A green pickup approaches and skids to a halt. It is Doug, a mountain biker from Fernie. He greets me by name and explains that he had been stalking me and the others via the internet using our Spot tracks. He offer me a Coke is immediately my best friend. He explains to me that he is off to intercept Franck in the same manner, which is the first time I realize that Franck is close behind me. So, time to get moving and act like I’m a racer rather than a tourist.
A coal train rumbles along the edge of town and blocks my progress for five minutes and I look behind for Franck. I swoop into town, up to the finely restored City Hall building, and the finish line. And there is Lennard and a dozen others cheering. Their enthusiasm nearly brings me to tears.
After the obligatory picture we hang out waiting for Franck. The audience grows. When he rolls in I count six nations represented among finished riders and supporters – France, Namibia, South Africa, Australia, Canada, and the United States. It pains me to realize that Canada welcomes diversity and my country is going in the opposite direction.
Franck rolls in with fist clenched in the air and takes a lap around the building. The crowd roars.

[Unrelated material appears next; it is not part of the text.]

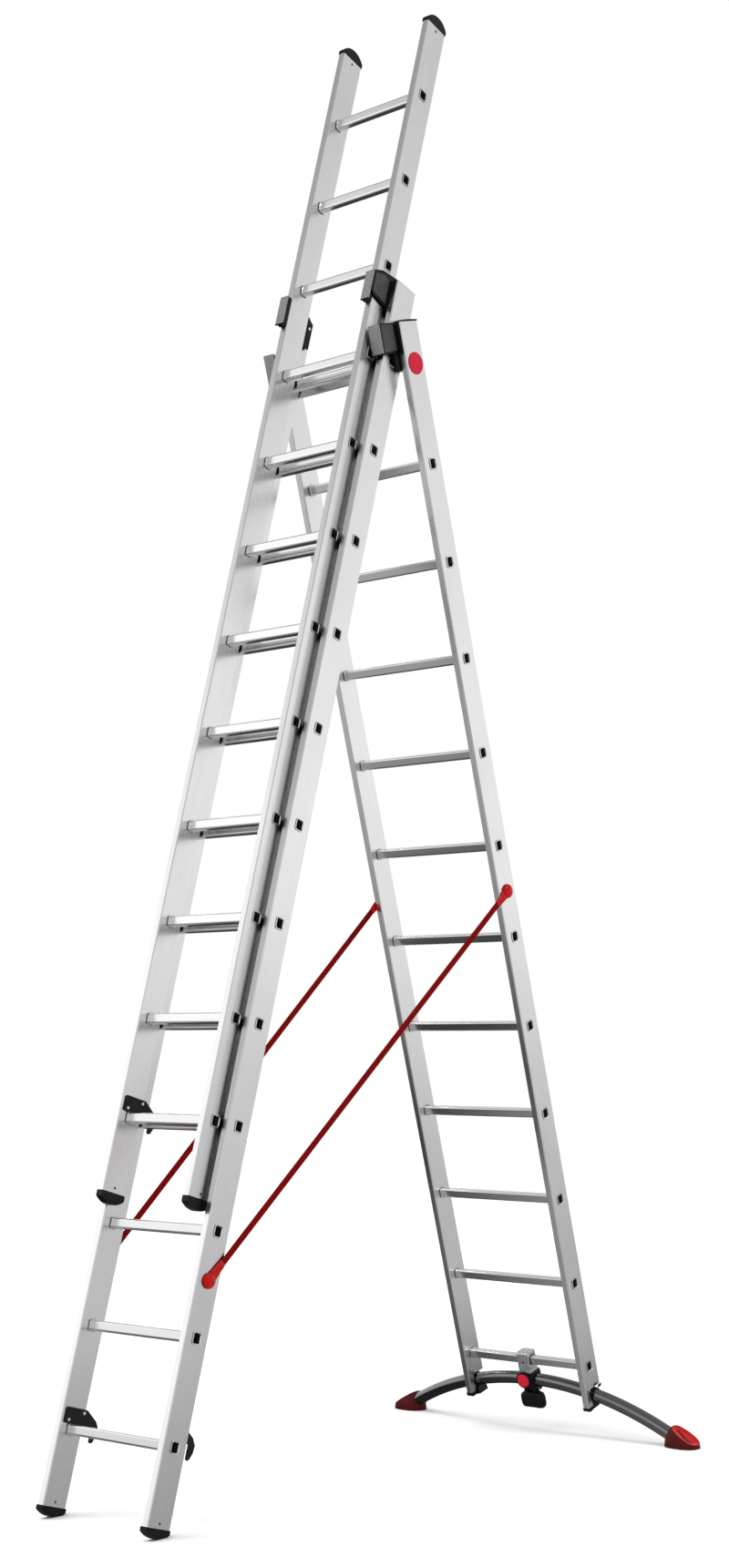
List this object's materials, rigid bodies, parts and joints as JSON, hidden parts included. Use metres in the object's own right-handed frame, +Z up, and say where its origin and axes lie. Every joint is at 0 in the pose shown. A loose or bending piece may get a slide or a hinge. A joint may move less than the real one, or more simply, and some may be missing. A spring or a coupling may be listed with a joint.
{
  "type": "extension ladder",
  "caption": "Three-section combination ladder standing as a stepladder, its narrow front section raised, with a curved levelling stabiliser and red spreader straps.",
  "frame": {"origin": "on the floor, at the bottom centre of the open ladder's bounding box", "axes": "+Z up, X along the rungs with +X the climber's right-hand side, the climbing side faces -Y and the rear section is towards +Y"},
  "size_m": [1.194, 2.0066, 4.2341],
  "materials": {
    "aluminium": "satin extruded",
    "dark_aluminium": "bright drawn tube, grey",
    "zinc_steel": "zinc-plated, dull",
    "cast_grey": "sand-cast, grey",
    "black_steel": "black coated",
    "black_plastic": "moulded",
    "black_rubber": "matte",
    "red_plastic": "moulded",
    "red_webbing": "woven"
  },
  "bodies": {
    "middle": {"middle_foot_left": "black_rubber", "middle_foot_right": "black_rubber", "middle_hook_left": "black_steel", "middle_hook_right": "black_steel", "middle_rung_01": "aluminium", "middle_rung_02": "aluminium", "middle_rung_03": "aluminium", "middle_rung_04": "aluminium", "middle_rung_05": "aluminium", "middle_rung_06": "aluminium", "middle_rung_07": "aluminium", "middle_rung_08": "aluminium", "middle_rung_09": "aluminium", "middle_rung_10": "aluminium", "middle_rung_11": "aluminium", "middle_rung_12": "aluminium", "middle_stile_left": "aluminium", "middle_stile_right": "aluminium", "strap_left": "red_webbing", "strap_right": "red_webbing", "upper_guide_left": "zinc_steel", "upper_guide_right": "zinc_steel"},
    "front": {"front_hook_left": "black_steel", "front_hook_right": "black_steel", "front_rung_01": "aluminium", "front_rung_02": "aluminium", "front_rung_03": "aluminium", "front_rung_04": "aluminium", "front_rung_05": "aluminium", "front_rung_06": "aluminium", "front_rung_07": "aluminium", "front_rung_08": "aluminium", "front_rung_09": "aluminium", "front_rung_10": "aluminium", "front_rung_11": "aluminium", "front_rung_12": "aluminium", "front_stile_left": "aluminium", "front_stile_right": "aluminium"},
    "rear": {"clamp_casting": "cast_grey", "clamp_shell": "black_plastic", "hinge_bracket_left": "zinc_steel", "hinge_bracket_right": "zinc_steel", "rear_rung_01": "aluminium", "rear_rung_02": "aluminium", "rear_rung_03": "aluminium", "rear_rung_04": "aluminium", "rear_rung_05": "aluminium", "rear_rung_06": "aluminium", "rear_rung_07": "aluminium", "rear_rung_08": "aluminium", "rear_rung_09": "aluminium", "rear_rung_10": "aluminium", "rear_rung_11": "aluminium", "rear_rung_12": "aluminium", "rear_stile_left": "aluminium", "rear_stile_right": "aluminium"},
    "stabiliser": {"stabiliser_bar": "dark_aluminium", "stabiliser_shoe_left": "red_plastic", "stabiliser_shoe_right": "red_plastic"},
    "pedal": {"pedal": "black_rubber"}
  },
  "joints": [
    {"name": "front_extension", "type": "slide", "parent": "middle", "child": "front", "axis": [0, 0.2781, 0.9606], "range_m": [-0.84, 0.84]},
    {"name": "rear_fold", "type": "hinge", "parent": "middle", "child": "rear", "pos_m": [0, -0.01789, 3.1872], "axis": [-1, 0, 0], "range_deg": [0, 31.5], "deforming": ["strap_left", "strap_right"]},
    {"name": "stabiliser_levelling", "type": "hinge", "parent": "rear", "child": "stabiliser", "pos_m": [0, 1.20697, -0.81482], "axis": [0, 0.9587, 0.2843], "range_deg": [-3, 3]},
    {"name": "pedal_press", "type": "hinge", "parent": "rear", "child": "pedal", "pos_m": [0, 0.92619, 0.13193], "axis": [1, 0, 0], "range_deg": [0, 20], "stiffness_Nm_per_rad": 2, "springref_deg": -2.86}
  ]
}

I’m hustled off to Peter and Wendy’s for a much-needed shower and then we return to City Hall to see Allen come in. And now the women’s mountain bike club are among the cheerleaders, having delayed the start of their Wednesday evening group ride to see the ragged racers stumble in. Allen is standing on his pedals as he rolls into the parking lot, a sign that his saddle sores are still raging. But he is smiling.
Dusk settles in and Athena takes charge of Allen and me. She wrangles up two large pizzas, folds us into the van, and then tells us to start eating. We drive off towards Kimberley in a daze. Arriving at Athena and Allen’s house, they offer me a bed for the night so I don’t have to drive home that night.
Why do we do it? Why trade five days (4 days 7 hours 32 minutes in my case) of loafing around home for a lot of discomfort? Certainly, it is more than proving to ourselves that we aren’t dead yet.
I like to think that the appeal is that it is a tightly wrapped and intense package of the physical, spiritual, and social. And I really need that from time to time.
Exploring my physical upper limits to exertion is exciting and unexpected. I can do much more than I think I can when shoved into a race setting. The extreme exertion alters my brain chemistry and floods my body with intense feeling. And I really do want to be in this world feeling to the fullest.
Also, the pursuit of the race, especially in a place as beautiful as southern British Columbia, feeds my soul. The pace is fast and some details go by in a blur, but the rapid fire images of mountains, water, and wildlife gives me hope for the natural world. Not all has been lost in this conquest of nature over the last two centuries. And that is especially true in Canada.
Finally, in spite of the inherent solitude of the multi-day mountain biker in a sparse field of racers, I find the social aspects of these events to be powerful. We meet as strangers and finish as friends. We become part of a secret society that no one else can fully understand – the tribe who experienced the inaugural BC Epic 1000.